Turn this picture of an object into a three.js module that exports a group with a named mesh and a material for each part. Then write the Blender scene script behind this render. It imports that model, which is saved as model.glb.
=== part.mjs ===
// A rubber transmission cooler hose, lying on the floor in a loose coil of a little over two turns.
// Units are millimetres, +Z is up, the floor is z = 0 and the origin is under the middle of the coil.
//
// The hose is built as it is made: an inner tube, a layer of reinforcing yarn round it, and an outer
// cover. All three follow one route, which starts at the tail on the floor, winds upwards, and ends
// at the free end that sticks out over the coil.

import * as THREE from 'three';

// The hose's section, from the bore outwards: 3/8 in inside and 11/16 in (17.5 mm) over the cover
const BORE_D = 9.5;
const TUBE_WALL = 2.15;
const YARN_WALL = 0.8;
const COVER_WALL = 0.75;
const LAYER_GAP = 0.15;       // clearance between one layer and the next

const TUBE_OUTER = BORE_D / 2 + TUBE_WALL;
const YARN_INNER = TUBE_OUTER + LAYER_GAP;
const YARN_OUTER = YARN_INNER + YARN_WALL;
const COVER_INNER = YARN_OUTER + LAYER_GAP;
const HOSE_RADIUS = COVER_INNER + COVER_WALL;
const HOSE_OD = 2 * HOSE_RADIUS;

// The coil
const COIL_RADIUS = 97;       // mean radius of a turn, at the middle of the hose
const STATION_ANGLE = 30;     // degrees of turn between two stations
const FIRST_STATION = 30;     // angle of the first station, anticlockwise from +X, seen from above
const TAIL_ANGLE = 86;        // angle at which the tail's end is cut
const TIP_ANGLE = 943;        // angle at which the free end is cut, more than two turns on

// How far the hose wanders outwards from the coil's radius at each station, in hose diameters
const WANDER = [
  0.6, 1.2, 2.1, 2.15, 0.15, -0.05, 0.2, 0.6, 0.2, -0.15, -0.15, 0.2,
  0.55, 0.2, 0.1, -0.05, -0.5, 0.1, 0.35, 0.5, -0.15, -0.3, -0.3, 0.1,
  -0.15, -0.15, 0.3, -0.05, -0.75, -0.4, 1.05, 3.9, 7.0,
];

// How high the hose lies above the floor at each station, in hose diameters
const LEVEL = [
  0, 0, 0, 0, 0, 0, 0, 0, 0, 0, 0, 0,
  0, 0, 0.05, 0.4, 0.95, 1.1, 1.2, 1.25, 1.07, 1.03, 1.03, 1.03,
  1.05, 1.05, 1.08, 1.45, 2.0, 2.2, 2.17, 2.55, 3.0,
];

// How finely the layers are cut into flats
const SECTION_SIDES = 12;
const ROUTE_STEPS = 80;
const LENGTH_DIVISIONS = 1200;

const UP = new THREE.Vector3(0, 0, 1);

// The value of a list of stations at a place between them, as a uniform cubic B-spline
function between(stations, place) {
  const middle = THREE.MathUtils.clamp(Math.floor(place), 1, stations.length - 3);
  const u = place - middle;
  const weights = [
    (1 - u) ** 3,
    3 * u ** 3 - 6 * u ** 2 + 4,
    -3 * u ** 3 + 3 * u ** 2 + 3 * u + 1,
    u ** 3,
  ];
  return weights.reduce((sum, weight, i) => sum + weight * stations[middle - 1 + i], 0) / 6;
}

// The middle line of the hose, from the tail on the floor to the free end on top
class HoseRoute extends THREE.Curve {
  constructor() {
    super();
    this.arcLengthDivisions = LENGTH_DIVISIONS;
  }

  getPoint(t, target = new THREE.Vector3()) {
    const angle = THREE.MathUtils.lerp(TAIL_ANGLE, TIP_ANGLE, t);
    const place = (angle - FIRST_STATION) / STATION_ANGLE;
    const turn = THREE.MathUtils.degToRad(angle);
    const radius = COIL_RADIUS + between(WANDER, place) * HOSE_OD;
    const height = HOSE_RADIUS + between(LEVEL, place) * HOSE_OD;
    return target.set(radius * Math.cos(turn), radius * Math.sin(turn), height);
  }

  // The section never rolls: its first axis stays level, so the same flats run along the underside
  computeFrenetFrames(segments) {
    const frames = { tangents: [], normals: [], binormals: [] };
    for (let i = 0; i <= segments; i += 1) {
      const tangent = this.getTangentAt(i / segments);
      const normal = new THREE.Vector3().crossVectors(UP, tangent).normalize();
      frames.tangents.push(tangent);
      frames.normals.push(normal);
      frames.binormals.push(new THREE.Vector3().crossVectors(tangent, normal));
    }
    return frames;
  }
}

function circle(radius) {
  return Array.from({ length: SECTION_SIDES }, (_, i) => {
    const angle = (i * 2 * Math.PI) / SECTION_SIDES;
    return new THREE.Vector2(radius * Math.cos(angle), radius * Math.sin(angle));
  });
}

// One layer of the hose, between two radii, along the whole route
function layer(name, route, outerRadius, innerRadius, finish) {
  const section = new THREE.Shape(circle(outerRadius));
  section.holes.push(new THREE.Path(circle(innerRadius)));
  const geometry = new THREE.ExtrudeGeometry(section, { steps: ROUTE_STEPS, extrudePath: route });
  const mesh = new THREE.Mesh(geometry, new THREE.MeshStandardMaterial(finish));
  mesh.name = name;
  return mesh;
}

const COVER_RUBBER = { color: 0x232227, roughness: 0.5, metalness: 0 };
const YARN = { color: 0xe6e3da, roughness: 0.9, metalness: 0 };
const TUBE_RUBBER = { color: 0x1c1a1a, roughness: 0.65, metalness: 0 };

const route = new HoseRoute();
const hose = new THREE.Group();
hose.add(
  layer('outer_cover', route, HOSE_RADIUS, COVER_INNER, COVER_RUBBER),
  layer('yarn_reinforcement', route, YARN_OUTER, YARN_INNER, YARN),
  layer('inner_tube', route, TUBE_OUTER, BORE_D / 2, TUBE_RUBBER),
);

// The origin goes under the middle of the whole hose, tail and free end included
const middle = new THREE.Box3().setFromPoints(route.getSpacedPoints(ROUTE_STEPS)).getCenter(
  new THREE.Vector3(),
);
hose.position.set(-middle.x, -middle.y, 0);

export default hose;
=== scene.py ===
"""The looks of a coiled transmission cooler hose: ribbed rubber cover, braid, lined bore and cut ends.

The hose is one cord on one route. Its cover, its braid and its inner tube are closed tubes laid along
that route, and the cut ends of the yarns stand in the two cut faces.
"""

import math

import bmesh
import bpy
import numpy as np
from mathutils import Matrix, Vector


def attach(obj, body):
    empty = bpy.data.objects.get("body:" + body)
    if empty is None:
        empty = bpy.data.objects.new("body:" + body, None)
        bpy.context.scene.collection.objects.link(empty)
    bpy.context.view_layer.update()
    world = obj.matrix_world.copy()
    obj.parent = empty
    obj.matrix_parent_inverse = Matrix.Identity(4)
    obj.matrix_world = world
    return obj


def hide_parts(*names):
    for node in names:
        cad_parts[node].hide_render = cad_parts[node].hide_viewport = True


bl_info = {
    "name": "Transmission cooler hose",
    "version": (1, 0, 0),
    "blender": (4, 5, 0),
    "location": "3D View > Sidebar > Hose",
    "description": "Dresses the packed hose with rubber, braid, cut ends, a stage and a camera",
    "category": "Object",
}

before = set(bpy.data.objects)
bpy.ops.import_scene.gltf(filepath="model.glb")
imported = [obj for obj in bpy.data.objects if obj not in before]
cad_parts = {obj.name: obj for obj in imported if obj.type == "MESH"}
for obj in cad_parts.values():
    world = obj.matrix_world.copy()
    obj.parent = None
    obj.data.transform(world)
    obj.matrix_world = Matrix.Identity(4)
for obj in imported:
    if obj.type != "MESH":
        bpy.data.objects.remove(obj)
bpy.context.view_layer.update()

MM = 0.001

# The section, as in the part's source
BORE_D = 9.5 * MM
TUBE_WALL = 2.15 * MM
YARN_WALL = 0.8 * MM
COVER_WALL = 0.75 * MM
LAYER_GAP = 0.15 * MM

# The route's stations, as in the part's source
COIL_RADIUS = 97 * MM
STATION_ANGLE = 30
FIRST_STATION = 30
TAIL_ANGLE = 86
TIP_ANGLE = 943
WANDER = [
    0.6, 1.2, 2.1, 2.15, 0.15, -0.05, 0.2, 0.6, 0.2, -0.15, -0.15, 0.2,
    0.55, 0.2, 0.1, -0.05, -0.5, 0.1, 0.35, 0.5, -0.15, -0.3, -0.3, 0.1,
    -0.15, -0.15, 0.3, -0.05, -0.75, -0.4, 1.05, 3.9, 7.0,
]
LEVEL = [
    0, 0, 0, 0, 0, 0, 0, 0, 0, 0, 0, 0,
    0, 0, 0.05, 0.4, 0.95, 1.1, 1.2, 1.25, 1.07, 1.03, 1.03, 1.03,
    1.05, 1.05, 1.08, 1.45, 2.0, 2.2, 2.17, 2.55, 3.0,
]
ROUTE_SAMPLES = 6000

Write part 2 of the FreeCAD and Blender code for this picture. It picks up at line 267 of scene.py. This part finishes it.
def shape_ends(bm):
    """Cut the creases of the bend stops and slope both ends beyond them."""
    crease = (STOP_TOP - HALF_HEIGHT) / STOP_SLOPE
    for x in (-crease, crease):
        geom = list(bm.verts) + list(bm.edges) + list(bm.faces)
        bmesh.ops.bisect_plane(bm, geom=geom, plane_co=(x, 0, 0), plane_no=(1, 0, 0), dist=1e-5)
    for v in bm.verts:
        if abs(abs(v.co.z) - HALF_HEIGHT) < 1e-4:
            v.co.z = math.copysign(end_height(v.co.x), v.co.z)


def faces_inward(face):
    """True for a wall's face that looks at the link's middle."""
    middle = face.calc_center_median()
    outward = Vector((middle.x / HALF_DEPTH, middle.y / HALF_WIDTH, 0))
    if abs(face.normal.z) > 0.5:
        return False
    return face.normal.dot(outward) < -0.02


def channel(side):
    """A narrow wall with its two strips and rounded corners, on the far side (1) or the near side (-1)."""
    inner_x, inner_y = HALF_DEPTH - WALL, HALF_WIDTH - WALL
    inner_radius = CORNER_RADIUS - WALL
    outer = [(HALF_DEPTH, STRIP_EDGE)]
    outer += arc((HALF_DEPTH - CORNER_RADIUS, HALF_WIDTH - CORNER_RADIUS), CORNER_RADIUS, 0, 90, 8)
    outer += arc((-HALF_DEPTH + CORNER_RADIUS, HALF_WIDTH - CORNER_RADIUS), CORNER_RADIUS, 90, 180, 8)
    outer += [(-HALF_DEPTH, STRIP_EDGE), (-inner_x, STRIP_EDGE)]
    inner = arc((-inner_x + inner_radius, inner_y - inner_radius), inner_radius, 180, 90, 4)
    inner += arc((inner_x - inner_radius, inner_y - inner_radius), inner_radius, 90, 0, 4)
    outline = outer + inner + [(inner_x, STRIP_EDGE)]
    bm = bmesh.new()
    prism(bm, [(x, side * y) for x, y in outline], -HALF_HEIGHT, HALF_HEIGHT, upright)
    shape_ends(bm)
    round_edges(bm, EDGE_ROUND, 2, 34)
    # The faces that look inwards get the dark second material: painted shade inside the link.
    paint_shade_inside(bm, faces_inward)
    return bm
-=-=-
DIRECTIONS FOR THIS TASK:
Repeat exactly the lines from the one containing "free end included" to the one containing "bpy.context.scene.collection.objects.link(empty)", both lines included, and nothing else.

FINAL ANSWER:
// The origin goes under the middle of the whole hose, tail and free end included
const middle = new THREE.Box3().setFromPoints(route.getSpacedPoints(ROUTE_STEPS)).getCenter(
  new THREE.Vector3(),
);
hose.position.set(-middle.x, -middle.y, 0);

export default hose;
=== scene.py ===
"""The looks of a coiled transmission cooler hose: ribbed rubber cover, braid, lined bore and cut ends.

The hose is one cord on one route. Its cover, its braid and its inner tube are closed tubes laid along
that route, and the cut ends of the yarns stand in the two cut faces.
"""

import math

import bmesh
import bpy
import numpy as np
from mathutils import Matrix, Vector


def attach(obj, body):
    empty = bpy.data.objects.get("body:" + body)
    if empty is None:
        empty = bpy.data.objects.new("body:" + body, None)
        bpy.context.scene.collection.objects.link(empty)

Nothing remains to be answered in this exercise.